Eugene Peterson’s The Message translation of Ephesians 2 says it this way: He creates each of us by Christ Jesus to join him in the work he does, the good work he has gotten ready for us to do, work we had better be doing.

We have work to do. Our work will never be easy. It was Hemingway who rather melodramatically said “writing is easy, you just sit down at the typewriter and bleed”

So then, if we’re going to bleed, let's bleed words infused with our spiritual identity. Let’s write with the authority and humility and confidence that comes from knowing who we are.

We will still wrestle, we will weep, we will get frustrated with the work. We will procrastinate. We will suffer rejection (after rejection after rejection), we’ll be underestimated, and judged.

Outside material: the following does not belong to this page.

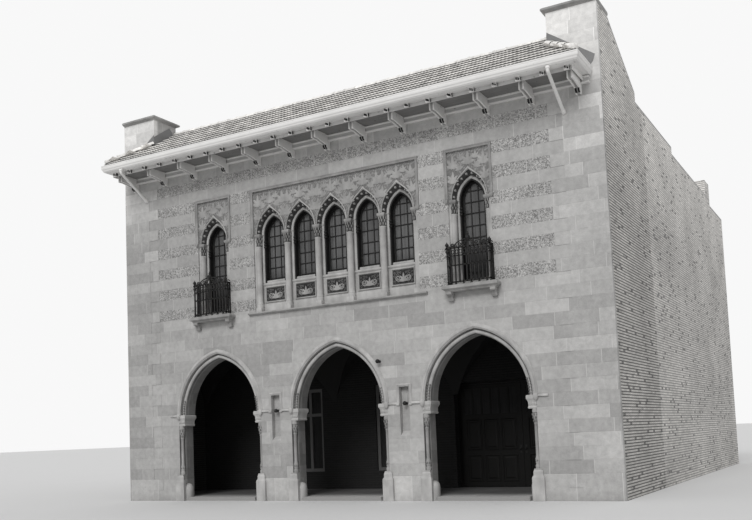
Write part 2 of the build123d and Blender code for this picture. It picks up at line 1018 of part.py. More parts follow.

Vinita writes in her book, The Soul Tells A Story, that we can “expect to be misunderstood”. But when we remember our true, spiritual identity, when we live and work from that place, none of these things matter.

 

“For we are his workmanship, created in Christ Jesus for good works, which God prepared beforehand…

 

We can best show up for the work God has prepared for us, for the art He has seeded in us, by claiming who we are in Christ. We are His, a royal priesthood. We are prophets and teachers. The very Spirit of God Himself lives IN us.

We are not imposters. You are not an imposter. You are qualified to do the work because of the shed blood of Jesus, who when He stretched His arms wide open on the cross exchanged our old identity for a new one.

You are not who you once were. You are a new creation, created in Christ Jesus for good works.

For good words.

Which, by the way, God already has prepared for you. Beforehand. Ask Him for those words and write them in the confidence that you are yourself, a masterpiece, with the blood of the Lion coursing in your veins.